Militant threats: Aid organisations suspend operations at Jalozai

Residents panicked by closure, fear food scarcity.

Umer Farooq June 28, 2013
The World Food Programme, UNHCR, UNICEF, WHO as well as 16 Pakistan-based non-governmental organisations care for basic needs at the camp. PHOTO: FILE


Both local and international aid organisations have been asked to close down their offices at the Jalozai Camp following threats of a terrorist attack.

Jalozai Camp for internally displaced persons (IDP) is home to tens of thousands of people displaced from the tribal belt.

Officials from the Provincial Disaster Management Authority (PDMA) told The Express Tribune law enforcement agencies informed camp management on Tuesday that militants had planned to carry out an attack, specifically to target large gatherings.

“We received information from intelligence agencies about the threats to Jalozai,” said a PDMA official requesting anonymity. He added as soon as the threat is averted, operations will be resumed.

Currently, nearly 12,000 families or 72,000 internally displaced persons reside at the camp. Of these, 40% are children. The World Food Programme, UNHCR, UNICEF, World Health Organization as well as 16 Pakistan-based non-governmental organisations care for basic needs at the camp.

The announcement for closing down offices of aid groups have panicked those displaced. Residents of the camp fear they may face food scarcity if the organisations pull out.

“It’s been very difficult for us since we have left our homes in search of shelter. This is not the first time supplies have been suspended. Earlier food supply was lessened and then stopped,” said Ali Afridi, who belongs to Khyber Agency. We left our homes hoping that the international community will help us, but now that door too, seems to be shutting down, he added.

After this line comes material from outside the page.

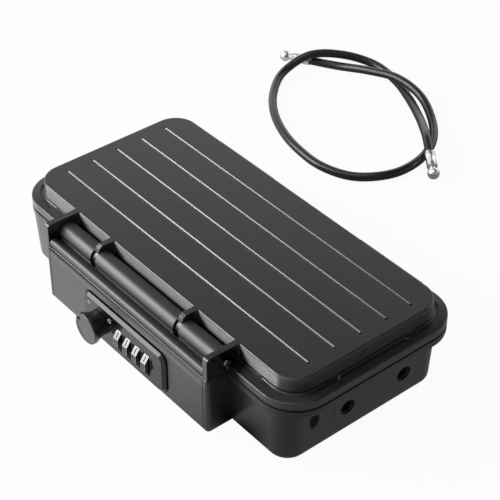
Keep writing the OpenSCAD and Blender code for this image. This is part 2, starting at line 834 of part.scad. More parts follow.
module frame_screws() {
    color("#9a9da3")
        frame_screw_places()
            screw(screw_d - 2 * fix, frame_t + 1.9, head_d, head_t);
}

module dial_axle() {
    color("#b4b7bc")
        rod_x(axle_d / 2, frame_left, frame_right, axle_y, axle_z);
}

// A ten sided wheel with one flat facing the front
module dial_wheel(i) {
    x0 = dial_xs[i - 1] - wheel_side;
    color("#c9cbce")
        difference() {
            translate([x0, axle_y, axle_z])
                rotate([90, 0, 90])
                    rotate([0, 0, 18])
                        cylinder(r = dial_r, h = dial_w, $fn = 10);
            rod_x(axle_d / 2 + run, x0 - eps, x0 + dial_w + eps, axle_y, axle_z);
        }
}

// The disc that turns with a wheel, with its notch at the bottom and a spacing collar
module code_disc(i) {
    x0 = dial_xs[i - 1] + wheel_side;
    color("#a5a8ad")
        difference() {
            union() {
                rod_x(disc_r, x0, x0 + disc_t, axle_y, axle_z);
                rod_x(axle_d / 2 + 1.2, x0, dial_xs[i - 1] + collar_end, axle_y, axle_z);
            }
            rod_x(axle_d / 2 + run, x0 - eps, x0 + dial_pitch, axle_y, axle_z);
            block([x0 - eps, finger_y - 0.3, axle_z - disc_r - eps],
                [x0 + disc_t + eps, finger_y + finger_w + 0.3, axle_z - disc_r + notch_d]);
        }
}

// A leaf behind the wheels, cut into one finger per wheel
module detent_spring() {
    leaf_t = 0.35;
    leaf_end = 6;
    leaf_root = 2.5;
    y1 = frame_back_y - frame_back_t;
    color("#c2c5ca")
        union() {
            block([dial_xs[0] - wheel_side, y1 - leaf_t, axle_z - leaf_end],
                [dial_xs[3] + wheel_side, y1, axle_z - leaf_root]);
            for (x = dial_xs)
                block([x - wheel_side, y1 - leaf_t, axle_z - leaf_root - eps],
                    [x + wheel_side, y1, axle_z + leaf_end]);
        }
}

// A bar under the discs with one finger per disc, and a yoke round the spindle's eccentric collar
module fence_bar() {
    color("#7f8288")
        difference() {
            union() {
                block([knob_x - yoke_half, finger_y, fence_z],
                    [dial_x + 4 * dial_pitch - 2, finger_y + finger_w, fence_z + fence_t]);
                for (x = dial_xs)
                    translate([x + wheel_side + disc_t / 2, finger_y])
                        block([-finger_t / 2, 0, fence_z], [finger_t / 2, finger_w, finger_top]);
                block([knob_x - yoke_half, finger_y, fence_z],
                    [knob_x + yoke_half, finger_y + yoke_t, lock_z + yoke_half]);
            }
            rod_y(collar_r + 1.5, finger_y - eps, finger_y + yoke_t + eps, knob_x, lock_z);
        }
}

module knob() {
    back = plate_y - knob_gap;
    rim = knob_d / 2;
    foot = knob_foot_d / 2;
    color("#26282c")
        difference() {
            translate([knob_x, back, lock_z])
                rotate([90, 0, 0])
                    rotate_extrude($fn = 96)
                        polygon(concat([[0, 0], [foot, 0], [foot, knob_h * 0.3], [rim - 0.5, knob_h * 0.62]],
                            [[rim, knob_h * 0.72]], arc([rim - 0.8, knob_h - 0.8], 0.8, 0, 90, 4),
                            [[rim - 1.6, knob_h], [rim - 2, knob_h - 0.3], [0, knob_h - 0.3]]));
            // Finger dimple that points at the closed mark
            translate([knob_x - 5.9, back - knob_h + 0.3, lock_z + 4.4])
                rotate([-90, 0, 0])
                    rotate_extrude()
                        polygon(concat([[0, -1], [dimple_r, -1]], arc([0, 0], dimple_r, 0, 90, 5)));
            rod_y(spindle_d / 2 + fix, back - knob_h / 2, back + eps, knob_x, lock_z);
        }
}

// The spindle with its eccentric collar
module knob_spindle() {
    color("#b4b7bc")
        union() {
            rod_y(spindle_d / 2, plate_y - knob_gap - knob_h / 2 + 0.1, cam_y, knob_x, lock_z);
            rod_y(collar_r, finger_y, finger_y + yoke_t, knob_x - fence_rise * 0.9, lock_z);
        }
}

module locking_cam() {
    color("#9fa2a8")
        difference() {
            union() {
                rod_y(cam_hub_r, cam_y, cam_y + cam_t, knob_x, lock_z);
                block([knob_x - cam_w / 2, cam_y, lock_z], [knob_x + cam_w / 2, cam_y + cam_t, cam_tip_z]);
            }
            rod_y(cam_screw_d / 2 + fix, cam_y - eps, cam_y + cam_t + eps, knob_x, lock_z);
        }
}

module cam_screw() {
    color("#9a9da3")
        translate([knob_x, cam_y + cam_t, lock_z])
            screw(cam_screw_d, cam_t - 0.1, cam_head_d, 1.4);
}

module cable_bush(y) {
    color("#1b1c1e")
        difference() {
            union() {
                rod_x(hole_d / 2 - fix, wall_in_x - bush_flange_t, wall_out_x - bush_recess, y, hole_z);
                rod_x(bush_flange_r, wall_in_x - bush_flange_t, wall_in_x, y, hole_z);
            }
            rod_x(bush_bore / 2, wall_in_x - bush_flange_t - eps, wall_out_x, y, hole_z);
        }
}

// A plate inside the wall whose open slots hold the cable's necks behind their balls
catch_posts = [for (s = [-1, 1]) (hole_front_y + hole_rear_y) / 2 + s * post_off];

module cable_catch() {
    color("#8d9096")
        union() {
            difference() {
                block([catch_x, hole_front_y - catch_side, hole_z - catch_side],
                    [catch_x + catch_t, hole_rear_y + catch_side, hole_z + catch_up]);
                for (y = hole_ys) {
                    rod_x(neck_d / 2 + 0.25, catch_x - eps, catch_x + catch_t + eps, y, hole_z);
                    block([catch_x - eps, y - neck_d / 2 - 0.25, hole_z],
                        [catch_x + catch_t + eps, y + neck_d / 2 + 0.25, hole_z + catch_up + eps]);
                }
            }
            for (y = catch_posts) {
                rod_x(post_r, catch_x + catch_t - 0.5, wall_in_x, y, hole_z);
                rod_x(post_pin_r, wall_in_x - 0.5, wall_in_x + 2, y, hole_z);
            }
        }
}

module base_foam() {
    color("#3b3d42")
        difference() {
            translate([0, -rear_in / 2])
                swept([[cavity_o - inner_r, floor_t], [cavity_o - pad_gap, floor_t + inner_r],
                    [cavity_o - pad_gap, floor_t + base_pad_t]], half_x, half_y - rear_in / 2);
            // Room for the cover and the catch
            block([-cover_half - pad_gap, cavity_y, floor_t - eps],
                [cover_half + pad_gap, cavity_y + cover_t + head_t + pad_gap, case_h]);
        }
}

module lid_foam() {
    color("#3b3d42")
        slab(cavity_o - pad_gap, lid_in_z - lid_pad_t, lid_in_z);
}

// The cable as one tube swept along a smooth curve through the route's points
cable_sides = 6;
cable_steps = 2;

function route_point(i) =
    i < 0 ? 2 * cable_route[0] - cable_route[1] :
    i >= len(cable_route) ? 2 * cable_route[len(cable_route) - 1] - cable_route[len(cable_route) - 2] :
    cable_route[i];

function curve_at(i, t) =
    let (a = route_point(i - 1), b = route_point(i), c = route_point(i + 1), d = route_point(i + 2))
    (2 * b + (c - a) * t + (2 * a - 5 * b + 4 * c - d) * t * t + (3 * b - a - 3 * c + d) * t * t * t) / 2;

function unit(v) = v / norm(v);

cable_path = concat(
    [for (i = [0:len(cable_route) - 2], k = [0:cable_steps - 1]) curve_at(i, k / cable_steps)],
    [cable_route[len(cable_route) - 1]]);

function path_dir(i) =
    i == 0 ? unit(cable_route[1] - cable_route[0]) :
    i == len(cable_path) - 1 ? unit(cable_route[len(cable_route) - 1] - cable_route[len(cable_route) - 2]) :
    unit(cable_path[i + 1] - cable_path[i - 1]);

function ring(i, r) =
    let (t = path_dir(i), side = unit(cross(t, [0, 0, 1])), up = cross(side, t), turn = 360 / cable_sides)
    [for (k = [0:cable_sides - 1]) cable_path[i] + r * (cos(turn * k) * side + sin(turn * k) * up)];

// The least open gap between two strands, measured on points that lie over a quarter turn apart
cable_fine = [for (i = [0:len(cable_route) - 2], k = [0:7]) curve_at(i, k / 8)];
strand_gap = min([for (i = [0:len(cable_fine) - 33], j = [i + 32:len(cable_fine) - 1])
    norm(cable_fine[i] - cable_fine[j])]) - cable_d;
echo(strand_gap = strand_gap);

module security_cable() {
    n = len(cable_path);
    m = cable_sides;
    color("#141517")
        polyhedron(
            points = [for (i = [0:n - 1]) each ring(i, cable_d / 2)],
            faces = concat(
                [for (i = [0:n - 2], k = [0:m - 1]) each [
                    [i * m + k, (i + 1) * m + k, (i + 1) * m + (k + 1) % m],
                    [i * m + k, (i + 1) * m + (k + 1) % m, i * m + (k + 1) % m]]],
                [[for (k = [0:m - 1]) k]],
                [[for (k = [m - 1:-1:0]) (n - 1) * m + k]]));
}

// A sleeve, neck and ball that carry on from one end of the cable in direction d
module ferrule(p, d) {
    color("#c4c7cc")
        translate(p)
            rotate([0, acos(d[2]), atan2(d[1], d[0])])
                union() {
                    cylinder(d = sleeve_d, h = sleeve_len);
                    cylinder(d = neck_d, h = ball_at);
                    translate([0, 0, ball_at])
                        sphere(d = ball_d);
                }
}

module cable_ferrule_1() {
    ferrule(cable_route[0], unit(cable_route[0] - cable_route[1]));
}

module cable_ferrule_2() {
    last = len(cable_route) - 1;
    ferrule(cable_route[last], unit(cable_route[last] - cable_route[last - 1]));
}

base_shell();
lock_housing();
port_plate();
lid_shell();
gasket();
hinge_pins();
latch_flap();
latch_pin();
lock_plate();
lock_cover();
cover_screws();
lock_frame();
frame_screws();
knob();
knob_spindle();
locking_cam();
cam_screw();
dial_axle();
for (i = [1:4]) dial_wheel(i);
for (i = [1:4]) code_disc(i);
detent_spring();
fence_bar();
cable_bush(hole_front_y);  // cable_bush_front
cable_bush(hole_rear_y);  // cable_bush_rear
cable_catch();
base_foam();
lid_foam();
security_cable();
cable_ferrule_1();
cable_ferrule_2();
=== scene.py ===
import json
import math

import bmesh
import bpy
from mathutils import Matrix, Vector

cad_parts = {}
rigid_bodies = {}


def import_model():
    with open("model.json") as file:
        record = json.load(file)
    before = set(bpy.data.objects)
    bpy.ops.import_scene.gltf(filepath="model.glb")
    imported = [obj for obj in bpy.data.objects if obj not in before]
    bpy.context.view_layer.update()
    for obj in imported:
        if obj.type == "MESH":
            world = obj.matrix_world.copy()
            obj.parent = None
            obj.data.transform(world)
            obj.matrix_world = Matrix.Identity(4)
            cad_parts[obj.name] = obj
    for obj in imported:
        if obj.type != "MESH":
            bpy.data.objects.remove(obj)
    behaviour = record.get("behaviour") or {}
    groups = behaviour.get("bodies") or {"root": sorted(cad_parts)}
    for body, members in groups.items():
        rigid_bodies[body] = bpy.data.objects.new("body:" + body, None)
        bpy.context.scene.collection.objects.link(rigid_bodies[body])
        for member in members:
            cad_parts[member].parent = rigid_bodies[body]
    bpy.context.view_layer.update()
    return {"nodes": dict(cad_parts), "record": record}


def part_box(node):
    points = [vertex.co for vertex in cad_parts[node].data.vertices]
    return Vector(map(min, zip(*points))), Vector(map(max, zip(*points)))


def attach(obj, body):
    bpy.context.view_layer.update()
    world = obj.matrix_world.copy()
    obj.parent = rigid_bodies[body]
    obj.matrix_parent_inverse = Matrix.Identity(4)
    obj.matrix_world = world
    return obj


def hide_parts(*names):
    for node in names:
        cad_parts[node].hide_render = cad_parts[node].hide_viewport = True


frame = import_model()
mm = 0.001
recordBodies = frame["record"]["behaviour"]["bodies"]


def bodyOf(node):
    return next(body for body, nodes in recordBodies.items() if node in nodes)


def boxOf(node):
    low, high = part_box(node)
    return low, high, (low + high) / 2


def newObject(name, mesh):
    piece = bpy.data.objects.new(name, mesh)
    bpy.context.scene.collection.objects.link(piece)
    return piece


def meshFrom(name, points, faces):
    mesh = bpy.data.meshes.new(name)
    mesh.from_pydata(points, [], faces)
    mesh.update()
    return mesh


# Node helpers: a value is a number or colour for the socket, or another node's output
def feed(tree, socket, value):
    if isinstance(value, bpy.types.NodeSocket):
        tree.links.new(value, socket)
    else:
        socket.default_value = value


def addNode(tree, kind, **values):
    node = tree.nodes.new(kind)
    for key, value in values.items():
        setattr(node, key, value)
    return node


def calculate(tree, operation, *values, clamp=False):
    node = addNode(tree, "ShaderNodeMath", operation=operation, use_clamp=clamp)
    for socket, value in zip(node.inputs, values):
        feed(tree, socket, value)
    return node.outputs[0]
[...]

Seventeen people, including women and children, were killed and 28 others wounded when a car bomb tore through the camp in March as scores of people queued for rations. Humaira Parveen, a social worker from Peshawar, was also among the dead.

Security was tightened after the March 21 blast. But just nine days after, on March 30, a bomb was spotted near a handicraft centre at the camp. Following the incident, the UNHCR postponed the registration of internally displaced persons from Tirah valley and food distribution was stopped till a new security plan was chalked out.

The camp in district Nowshera has been hosting people displaced by conflict since the USSR-led war in Afghanistan when a large number of Afghan refugees settled in Pakistan. In the past few years, the camp has also become home to thousands of residents from the Federally Administered Tribal Areas that have been displaced by military operations against militants.

Published in The Express Tribune, June 29th, 2013.